Também na segunda metade do século XIX, um artigo publicado no “Jornal do Comércio”, da autoria de Ribeiro Guimarães, embora optasse por privilegiar apenas o pitoresco, deixa escapar, segundo Luís Ramos Tinhorão, “o preconceito de classe do observador (homem branco cuja posição de jornalista pressupunha uma vinculação à cultura de elite) ”. Relata aspectos relevantes da cultura do Kongo, em Lisboa, um reino africano que, a partir da intervenção portuguesa no processo político local, passou a ser instituído com excesso de figuras da corte, a título de exemplo: príncipes, regentes, duquesas, condessas, aias, procuradores…
Segundo o cronista Rui de Pina, em finais do século XV, “era desejo do rei do Congo ter coisas como as do reino de Portugal”. A opção por um paradigma institucional de governação europeia, associado às pressões das invasões dos guerreiros Jagas e à dos comerciantes de escravos de São Tomé, acabara por contribuir para um processo de decadência do reino do Kongo até à perda da sua autonomia política, no século XVIII, a favor do reino português.
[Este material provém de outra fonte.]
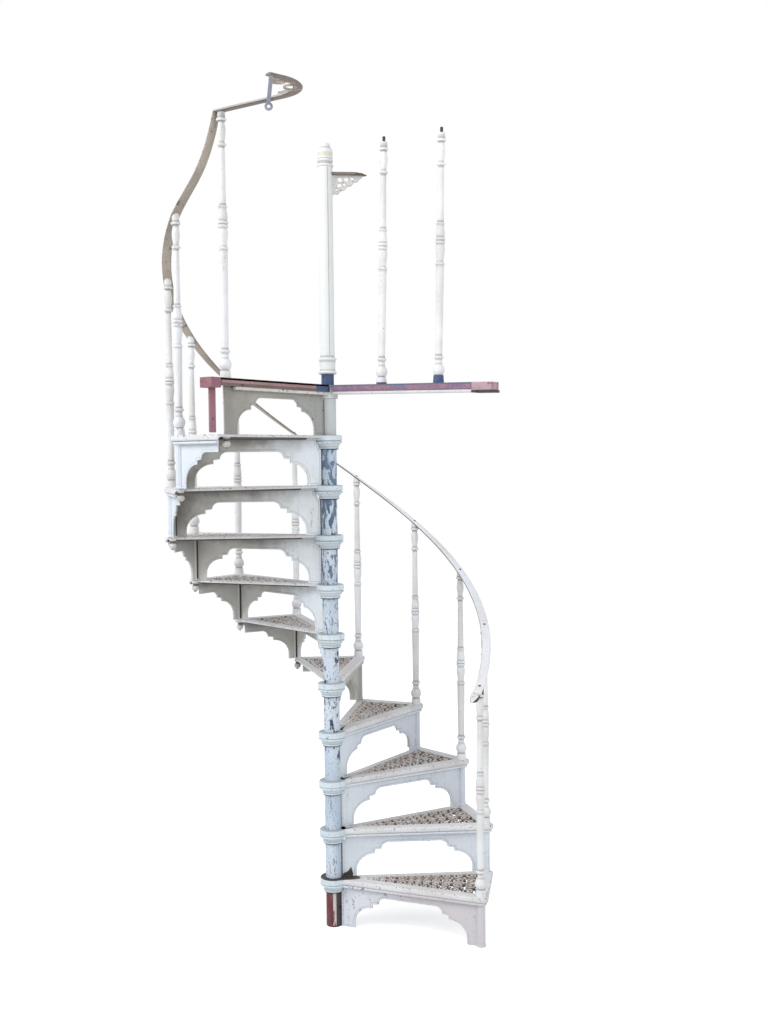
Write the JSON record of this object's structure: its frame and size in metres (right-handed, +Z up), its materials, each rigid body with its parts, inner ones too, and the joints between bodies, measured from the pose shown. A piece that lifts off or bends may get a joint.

A crónica de Ribeiro Guimarães, em finais do século XIX, intitulada “O Congo em Lisboa”, referia o seguinte: “Ontem se verificou o primeiro baile, no paço real da Floresta, dado pela princesa Sebastiana Júlia, regente do reino do império do Congo. Foi muito concorrido pelos brancos, e a pretaria estava esplêndida. A Princesa tinha o seu trono no palco, e aí estava cercada pela corte, composta por duquesas, condessas e aias, e com sua guarda real, de alabardas./…/ Depois da meia-noite, saíram os convidados, que haviam pago os seus bilhetes de entrada, e ficaram só a princesa e a sua corte, os seus súbditos e súbditas, e alguns brancos. Então a princesa desceu do trono, e dignou-se a dançar com o príncipe regente a dança nacional do Congo, com muita gravidade. / E a princesa Sebastiana uma guapa preta, muito airosa e esbelta. / A pretaria dançou a sua dança do Congo, e outras danças da Europa. /Acabou o baile às três horas da madrugada.”
O tom de bom humor adoptado por Ribeiro Guimarães neste artigo de jornal, não deixa de procurar evidenciar uma aparente ingenuidade da diáspora africana em Lisboa, na sua quase exclusividade escrava ou liberta que, até 1761, altura em que o marquês de Pombal decretou a proibição de entrada de escravos em Portugal, era proveniente de portos da costa ocidental de África, designados como: Arguim, Cabo Verde, Bezeguiche, Cacheu, São Domingos, Mina, Arda, Ajuda, Cabinda, Luanda, Benguela... Algumas poucas fontes referem-se também a escravos do Kongo, de Angola ou ainda de Moçambique, estes últimos já capturados na costa oriental de África. “A menção precisa de uma etnia é relativamente rara na documentação consultada”. Porém, segundo Didier Lahon, os escravos que pertencem a etnias do “grupo linguístico bantu constituem, provavelmente, o maior contingente de escravos introduzidos em Portugal, até 1761.”
Escravos houve que, independentemente de terem aprendido um ofício qualificado com o seu proprietário, “ao ponto de algumas corporações (…) terem proibido o acesso a certas ocupações ou profissões”, aprenderam também a “ler, escrever e contar, bem como ainda a falar bem inglês, francês, espanhol ou italiano, por terem acompanhado os seus senhores em longas temporadas no estrangeiro”. Outros tornaram-se bons executantes de instrumentos musicais, como de flauta transversa ou doce e também de rabeca. A necessidade de convívio e de recreação era reconhecidamente um aspecto cultural relevante para a diáspora africana em Portugal.
Há sem dúvida alguma, em finais do século XIX, duas posturas diferenciadas em relação a nativos de um mesmo continente, só explicadas pelos interesses em jogo em um determinado momento específico.
Tudo isso, porque nestas coisas da investigação científica, tropecei na história do meu próprio avô, António Thiaba da Costa, Governador de Massabi, que, com uma cruz (tal como a grande maioria das autoridades tradicionais da época), foi, em 29 de Setembro de 1883, um dos assinantes do Tratado de Chinfuma, em representação da Rainha Samano e a 26 de Dezembro de 1884, já como capitão de 2ª linha, do Tratado de Chicamba.
Discutia-se na Europa a partilha de África, de acordo com os interesses das potências coloniais, assinantes da Conferência de Berlim (19841985) e, para a qual, a parte africana não foi tida nem achada.